El arma no está entre sus omoplatos, está en su mano. Y no
hay nada más, alrededor ni las palomas quedan. Qué difícil es encontrar a un
técnico en una ciudad. La plaza ha quedado vacía y muchos rostros le miran
medio escondidos. Él se mira despacio la mano, que sujeta un arma, y después
mira los rostros asustados, a los policías que le apuntan y gritan cosas que la
música no deja oír mientras sus labios se mueven de forma grotesca a cámara
lenta. Entonces la ve a ella, pero no sale de entre la multitud, le mira
asustado. La ve más veces, todos los rostros son el de ella y él no entiende
nada. Entonces levanta el arma, se apunta a sí mismo y dispara a la única
persona que debió disparar. Y los días pasan, el cielo crece, las prostitutas
descansas y los aviones vuelven a volar. Los ataúdes se los traga la tierra,
aunque no tengan cuerpos. Los restos del avión acaban en un almacén de
chatarra. El técnico queda libre y se frota las muñecas, doloridas por las
esposas. Los ojos se cansan de llorar. Los golpes dejan de doler y una extraña
calma borra todo recuerdo como también borra a las personas.

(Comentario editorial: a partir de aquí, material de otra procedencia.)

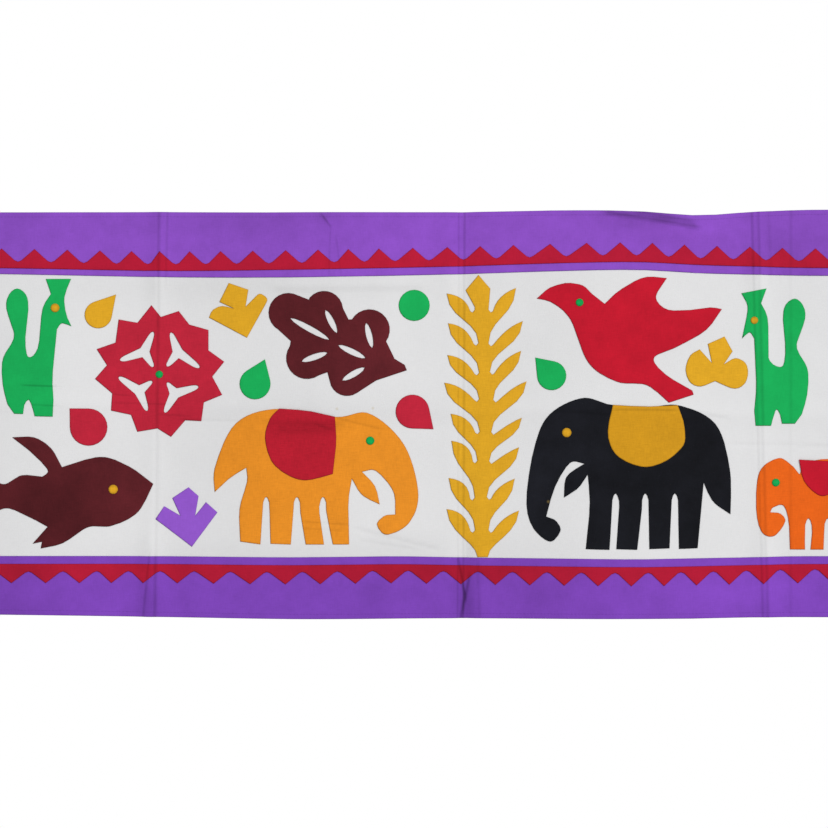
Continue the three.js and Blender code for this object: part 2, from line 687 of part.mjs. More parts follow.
function lobedLeaf() {
  const points = [];
  for (const [i, lobe] of LOBES.entries()) {
    points.push(...arc(lobe), ...LEAF_NOTCHES.slice(i, i + 1));
  }
  const leaf = cutOutline([...points, ...STALK].map(({ x, y }) => ({ x, y, corner: true })));
  leaf.holes = SLITS.map(slitOutline);
  return leaf;
}
sew('lobed_leaf', 'maroon', place(lobedLeaf(), { x: -242, down: 272 }), PATCH_LAYER);

// Rosette about its middle: twelve points cut by eye, with the valley that follows each one, and four
// cut-outs of three arms each
const ROSETTE = [
  { tip: 96.5, reach: 103, valley: 88.5, depth: 85 },
  { tip: 73, reach: 98, valley: 59, depth: 86 },
  { tip: 42, reach: 98, valley: 26, depth: 81 },
  { tip: 11, reach: 98, valley: -2.5, depth: 78.5 },
  { tip: -18, reach: 98, valley: -32, depth: 78 },
  { tip: -48, reach: 93, valley: -60.5, depth: 78 },
  { tip: -79.5, reach: 94, valley: -92, depth: 80 },
  { tip: -111, reach: 91, valley: -125, depth: 73 },
  { tip: -143, reach: 89, valley: -158, depth: 75 },
  { tip: -176, reach: 95, valley: -190, depth: 78.5 },
  { tip: -202, reach: 99.5, valley: -216, depth: 80 },
  { tip: -233.5, reach: 101, valley: -247, depth: 83 },
];
const CUTOUTS = [
  { x: -22.5, y: 33, tips: [{ x: -9, y: 63 }, { x: -58, y: 21 }, { x: -9, y: 11 }] },
  { x: 27.5, y: 32, tips: [{ x: 17, y: 62 }, { x: 11, y: 12 }, { x: 59.5, y: 10 }] },
  { x: -29.5, y: -24, tips: [{ x: -60, y: -4 }, { x: -18, y: -54 }, { x: -10.5, y: -10 }] },
  { x: 23, y: -28, tips: [{ x: 11.5, y: -12 }, { x: 8, y: -56.5 }, { x: 58, y: -18 }] },
];
const CUTOUT = { armWidth: 8.5, crotch: 8 };

// The arms go round the cut-out anticlockwise, each from the crotch before it to the one after it
function cutoutOutline({ x, y, tips }) {
  const junction = new THREE.Vector2(x, y);
  const arms = tips.map((tip) => new THREE.Vector2(tip.x, tip.y).sub(junction));
  const half = CUTOUT.armWidth / 2;
  const path = new THREE.Path();
  for (const [i, arm] of arms.entries()) {
    const way = arm.clone().normalize();
    const side = new THREE.Vector2(-way.y, way.x);
    const point = (along, across) =>
      junction.clone().addScaledVector(way, along).addScaledVector(side, across);
    const shoulder = arm.length() - CUTOUT.armWidth;
    const handle = shoulder + CUTOUT.armWidth / BOW;
    const before = point(shoulder, -half);
    const first = point(handle, -half * 0.6);
    const second = point(handle, half * 0.6);
    const after = point(shoulder, half);
    const next = arms[(i + 1) % arms.length].clone().normalize();
    const bisector = way.clone().add(next).normalize();
    const crotch = junction.clone().addScaledVector(bisector, CUTOUT.crotch);
    if (i === 0) {
      path.moveTo(before.x, before.y);
    } else {
      path.lineTo(before.x, before.y);
    }
    path.bezierCurveTo(first.x, first.y, second.x, second.y, after.x, after.y);
    path.lineTo(crotch.x, crotch.y);
  }
  return path;
}

function rosette() {
  const middle = new THREE.Vector2();
  const points = ROSETTE.flatMap(({ tip, reach, valley, depth }) => [
    polar(middle, tip, reach),
    polar(middle, valley, depth),
  ]);
  const shape = new THREE.Shape(points);
  shape.holes = CUTOUTS.map(cutoutOutline);
  return shape;
}
sew('rosette', 'crimson', place(rosette(), { x: -404, down: 240 }), PATCH_LAYER);

// Fern, from its foot: a stem, eight pairs of upswept leaves and a bud. Each row gives the height of
// the slot over a leaf, the stem's edge at that slot, and the leaf's reach and the height of its tip.
const FERN_LEFT = [
  { slot: 37, stem: 13, reach: 55, tip: 71 },
  { slot: 85, stem: 13.5, reach: 52, tip: 117 },
  { slot: 140, stem: 9.5, reach: 48, tip: 172 },
  { slot: 183, stem: 6, reach: 49, tip: 212 },
  { slot: 231, stem: 7, reach: 58.5, tip: 258 },
  { slot: 270, stem: 7, reach: 54, tip: 299 },
  { slot: 314, stem: 8, reach: 53, tip: 346 },
  { slot: 363, stem: 13.5, reach: 55, tip: 390 },
];
const FERN_RIGHT = [
  { slot: 37, stem: 7, reach: 52, tip: 69 },
  { slot: 86, stem: 4.5, reach: 45.5, tip: 116 },
  { slot: 139, stem: 8, reach: 52, tip: 162.5 },
  { slot: 182, stem: 11, reach: 56, tip: 206 },
  { slot: 230, stem: 14, reach: 63, tip: 260 },
  { slot: 271, stem: 9, reach: 55, tip: 305 },
  { slot: 313, stem: 7, reach: 57.5, tip: 349 },
  { slot: 363, stem: 7, reach: 47.5, tip: 398 },
];
const FERN = {
  slot: 6.5,
  left: { foot: 9.5, fallNear: 2, fallFar: 9 },
  right: { foot: 6, fallNear: 6, fallFar: 17 },
};
const FERN_BUD = [
  { part: 'right neck', x: 7.5, y: 369 },
  { part: 'right shoulder', x: 9.5, y: 397 },
  { part: 'tip', x: -8, y: 417.5 },
  { part: 'left shoulder', x: -27, y: 395 },
  { part: 'left neck', x: -13.5, y: 370 },
];

// One side of the fern, from its foot to the bud: 1 is the right side, -1 the left. Each leaf runs
// along the stem and then out to its tip, and back along its upper edge to the slot over it. The
// lowest leaf leaves the stem sooner.
function fernSide(side, leaves, { foot, fallNear, fallFar }) {
  const edge = new THREE.Path();
  edge.moveTo(side * foot, 0);
  let low = 0;
  let stem = foot;
  for (const leaf of leaves) {
    const rise = leaf.tip - low;
    const bend = low === 0 ? 0.3 : 0.45;
    edge.bezierCurveTo(
      side * stem, low + rise * bend,
      side * (leaf.reach - 2), low + rise * 0.47,
      side * leaf.reach, leaf.tip,
    );
    edge.bezierCurveTo(
      side * (leaf.reach - 17), leaf.tip - fallNear,
      side * (leaf.reach - 30), leaf.tip - fallFar,
      side * (leaf.stem + FERN.slot), leaf.slot + 1,
    );
    edge.lineTo(side * (leaf.stem + FERN.slot / 2), leaf.slot - 1);
    low = leaf.slot + 3;
    stem = leaf.stem;
    edge.lineTo(side * stem, low);
  }
  return edge.getPoints(CURVE_STEPS);
}

function fern() {
  const right = fernSide(1, FERN_RIGHT, FERN.right);
  const left = fernSide(-1, FERN_LEFT, FERN.left);
  return new THREE.Shape([...right, ...FERN_BUD, ...left.reverse()]);
}
const FERN_X = 76;
sew('fern', 'mustard', place(fern(), { x: FERN_X, down: -bottomSeamLine(FERN_X) - 1 }), PATCH_LAYER);

// Sprigs: a middle petal between two side petals, each drawn from its lower left
const MUSTARD_SPRIG_LEFT = [
  { part: 'petal, upper left', x: 31, y: 81, corner: true },
  { part: 'petal, upper right', x: 60, y: 71, corner: true },
  { part: 'right notch', x: 56, y: 46, corner: true },
  { part: 'inside of the right leaf', x: 66, y: 56 },
  { part: 'top of the right leaf', x: 77, y: 65 },
  { part: 'end of the right leaf', x: 88, y: 57 },
  { part: 'side of the right leaf', x: 82, y: 43 },
  { part: 'point', x: 58, y: 0, corner: true },
  { part: 'end of the left leaf', x: 1.5, y: 30, corner: true },
  { part: 'shoulder of the left leaf', x: 7, y: 41 },
  { part: 'top of the left leaf', x: 21, y: 47 },
  { part: 'left notch', x: 39, y: 43, corner: true },
  { part: 'petal, lower left', x: 17, y: 53, corner: true },
];
const MUSTARD_SPRIG_RIGHT = [
  { part: 'petal, left', x: 35, y: 68, corner: true },
  { part: 'petal, top', x: 60, y: 79, corner: true },
  { part: 'petal, right', x: 72, y: 57, corner: true },
  { part: 'right notch', x: 59, y: 38, corner: true },
  { part: 'top of the right lobe', x: 76, y: 47 },
  { part: 'upper side of the right lobe', x: 91, y: 40 },
  { part: 'side of the right lobe', x: 95, y: 24 },
  { part: 'lower side of the right lobe', x: 89, y: 8 },
  { part: 'bottom of the right lobe', x: 73, y: 2 },
  { part: 'bottom notch', x: 46, y: 13, corner: true },
  { part: 'bottom of the left lobe', x: 24, y: 5 },
  { part: 'lower side of the left lobe', x: 8, y: 12 },
  { part: 'side of the left lobe', x: 2, y: 31 },
  { part: 'shoulder of the left lobe', x: 9, y: 51 },
  { part: 'top of the left lobe', x: 23, y: 60, corner: true },
  { part: 'left notch', x: 41, y: 40, corner: true },
];
const PURPLE_SPRIG = [
  { part: 'top of the petal', x: 49, y: 88, corner: true },
  { part: 'right shoulder of the petal', x: 64, y: 75, corner: true },
  { part: 'right notch', x: 59, y: 46, corner: true },
  { part: 'top of the right leaf', x: 75, y: 66, corner: true },
  { part: 'end of the right leaf', x: 92, y: 51, corner: true },
  { part: 'point', x: 54, y: 0, corner: true },
  { part: 'end of the left leaf', x: 0, y: 41, corner: true },
  { part: 'top of the left leaf', x: 13, y: 60, corner: true },
  { part: 'left notch', x: 37, y: 46, corner: true },
  { part: 'left shoulder of the petal', x: 25, y: 72, corner: true },
];
const SPRIGS = [
  { name: 'sprig_mustard_left', colour: 'mustard', rows: MUSTARD_SPRIG_LEFT, x: -332, down: 186 },
  { name: 'sprig_mustard_right', colour: 'mustard', rows: MUSTARD_SPRIG_RIGHT, x: 372, down: 263 },
  { name: 'sprig_purple', colour: 'purple', rows: PURPLE_SPRIG, x: -410, down: 495 },
];
for (const sprig of SPRIGS) {
  sew(sprig.name, sprig.colour, place(cutOutline(sprig.rows), sprig), PATCH_LAYER);
}

// Drops: a round with a point at a distance from its middle
const DROPS = [
  { name: 'drop_mustard', colour: 'mustard', x: -494, down: 152, r: 20, reach: 40, turn: 49 },
  { name: 'drop_green_left', colour: 'green', x: -262, down: 254, r: 23, reach: 39, turn: 68 },
  { name: 'drop_green_right', colour: 'green', x: 176, down: 242, r: 21.5, reach: 36, turn: 132 },
  { name: 'drop_crimson_left', colour: 'crimson', x: -508, down: 318, r: 27.5, reach: 39, turn: 135 },
  { name: 'drop_crimson_right', colour: 'crimson', x: -29.5, down: 295, r: 25, reach: 40.5, turn: -40 },
];

function dropOutline({ r, reach }) {
  const tangent = THREE.MathUtils.radToDeg(Math.acos(r / reach));
  const round = arc({ x: 0, y: 0, r, from: tangent, to: 360 - tangent });
  return new THREE.Shape([new THREE.Vector2(reach, 0), ...round]);
}

for (const drop of DROPS) {
  sew(drop.name, drop.colour, place(dropOutline(drop), drop), PATCH_LAYER);
}

// Discs: one large one on the panel, the animals' eyes, and the middle of the rosette
const DISCS = [
  { name: 'disc_green', colour: 'green', x: -27, down: 138, r: 23, layer: PATCH_LAYER },
  { name: 'eye_peacock_left', colour: 'mustard', x: -557, down: 142, r: 6.5, layer: TOP_LAYER },
  { name: 'eye_peacock_right', colour: 'mustard', x: 476, down: 160, r: 5.5, layer: TOP_LAYER },
  { name: 'eye_fish', colour: 'mustard', x: -472, down: 410, r: 7, layer: TOP_LAYER },
  { name: 'eye_bird', colour: 'green', x: 217, down: 134, r: 5.8, layer: TOP_LAYER },
  { name: 'eye_elephant_amber', colour: 'green', x: -92, down: 338, r: 6.3, layer: TOP_LAYER },
  { name: 'eye_elephant_black', colour: 'mustard', x: 198, down: 326, r: 7, layer: TOP_LAYER },
  { name: 'eye_elephant_orange', colour: 'green', x: 508, down: 400, r: 6, layer: TOP_LAYER },
  { name: 'rosette_middle', colour: 'green', x: -404, down: 240, r: 5.6, layer: TOP_LAYER },
];

for (const disc of DISCS) {
  const round = new THREE.Shape(arc({ x: 0, y: 0, r: disc.r, from: 0, to: 360 }).slice(1));
  sew(disc.name, disc.colour, place(round, disc), disc.layer);
}

export default hanging;
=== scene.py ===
"""Applique wall hanging: plain cotton shapes, cut out and sewn to a white panel between purple bands."""

import math

import bmesh
import bpy
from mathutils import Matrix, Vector, kdtree, noise


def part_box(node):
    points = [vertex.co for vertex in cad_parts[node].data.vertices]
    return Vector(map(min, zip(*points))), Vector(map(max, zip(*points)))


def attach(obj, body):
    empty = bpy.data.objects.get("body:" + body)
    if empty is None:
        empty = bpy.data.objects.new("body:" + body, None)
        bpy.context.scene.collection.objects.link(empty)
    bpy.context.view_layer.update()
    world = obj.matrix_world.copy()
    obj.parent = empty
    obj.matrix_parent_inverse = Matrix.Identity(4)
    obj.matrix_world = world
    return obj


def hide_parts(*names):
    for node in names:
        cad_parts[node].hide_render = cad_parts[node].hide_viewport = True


bl_info = {
    "name": "Applique Wall Hanging",
    "version": (1, 0, 0),
    "blender": (4, 5, 0),
    "location": "3D View > Sidebar > Hanging",
    "description": "Cuts, hangs and dyes the cloth pieces of an applique wall hanging",
    "category": "Add Mesh",
}

for spare in ("Cube", "Light", "Camera"):
    if spare in bpy.data.objects:
        bpy.data.objects.remove(bpy.data.objects[spare])
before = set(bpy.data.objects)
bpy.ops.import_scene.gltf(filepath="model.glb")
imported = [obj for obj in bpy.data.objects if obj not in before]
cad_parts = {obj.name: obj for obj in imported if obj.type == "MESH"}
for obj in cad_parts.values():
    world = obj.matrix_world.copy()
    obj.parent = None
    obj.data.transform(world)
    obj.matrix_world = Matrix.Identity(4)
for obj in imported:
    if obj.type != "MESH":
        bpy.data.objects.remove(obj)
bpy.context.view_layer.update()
PANEL_LOW, PANEL_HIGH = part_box("white_panel")

MM = 0.001

# How the cloth hangs: across is +X, down is from the top edge, forward is towards the viewer.
HEIGHT = 600 * MM
# Vertical folds that stand forward of the cloth's plane, or back from it where the rise is below 0
FOLDS = {
    "left": {"x": -404 * MM, "lean": -16 * MM, "rise": 3.5 * MM, "reach": 24 * MM},
    "middle": {"x": 45 * MM, "lean": 3 * MM, "rise": -4 * MM, "reach": 24 * MM},
    "right": {"x": 478 * MM, "lean": 18 * MM, "rise": 3.5 * MM, "reach": 24 * MM},
}
CROSS_FOLD = {"down": 293 * MM, "slope": 0.0155, "rise": 1.5 * MM, "reach": 24 * MM}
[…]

Y entonces cambia la canción.
sábado, 2 de enero de 2016
Mientras escribo esto
Tocotóc, tocotóc. Mi padre ordena papeles aquí a mi lado.
Los que decide tirar son rasgados primero. Las fotos que va encontrando las
deja con cuidado en una esquina de ésta mi mesa. Me molesta un poco el ruido,
es increíble que los papeles y las cartulinas puedan hacer semejante y tan
grave ruido. Pero tal vez lo que más me molesta es que está en su silla, con
sus papeles y demás, pero dando la espalda a su mesa, mirando hacia la
estantería y por tanto en la misma dirección que yo. No miramos lo mismo,
claro, yo mi pantalla y él sus papeles, pero más allá seguiríamos sin ver lo
mismo, yo la pared y él la estantería. Sin embargo solo necesita girar ligeramente
la cabeza para poder ver ésta mi pantalla del ordenador. Ahora, por ejemplo, el
ruido de papeles movidos y papeles rasgados ha vuelto a cesar, ¿se supone que
está leyendo con atención un papel en concreto o está mirando mi pantalla,
leyendo lo que escribo, pensando mi hijo está loco? Y claro, yo podría mirarle,
girar apenas la cabeza y ver a dónde mira, pero si lo hiciese él se daría
cuenta, porque girar la cabeza implica mover muchos músculos (unos se relajan y
otros se tensan, así funcionan los músculos, me lo enseñaron de pequeño en clase
por medio de un angustioso documental, angustioso porque vi que era imposible
tener todos los músculos relajados), arrugar la camiseta, la piel del cuello,
acomodar imperceptiblemente el brazo, entrecerrar un ojo y hacer ondular
cabello. Y si no se diese cuenta de que le miro la primera vez, se daría cuenta
otra de las muchas. Y si se diese cuenta de que miro a ver si mira, me estaría
delatando a mí mismo como infractor de algo que entonces él sí querría
descubrir, querría leer en este caso. Durante un momento ha vuelto a colocar la
columna de papeles (los que se han salvado) en la estantería, ha cogido los
rasgados y las fotos y se ha marchado, esto ha ocurrido mientras yo estaba
escribiendo, a la altura de la palabra “infractor”, y entonces ha dejado de
tener sentido el escrito, porque ahora, siendo sincero, no escribo para una pluralidad
de lectores, sino para mi padre, el mismo que quiero que no gire la cabeza y
mire lo que hago, lo que escribo. Y mientras no estaba me he sentido
desamparado, frío, añorando el sonido que me molestaba y al que ahora me he
aficionado (especialmente al de rasgar papeles), pero luego ha vuelto, como un
salvador, un superhéroe, y cuando se ha vuelto a marchar para vaciar el
cenicero en el retrete yo estaba seguro de que volvería, lo sabía, y eso me ha
dado la felicidad, saber que volvería a oír papeles moverse, que le oiría
rasgar algunos y lanzarlos a un lado y de que de vez en cuando reinaría el
incómodo silencio en el que me preguntaría si está leyendo lo que escribo.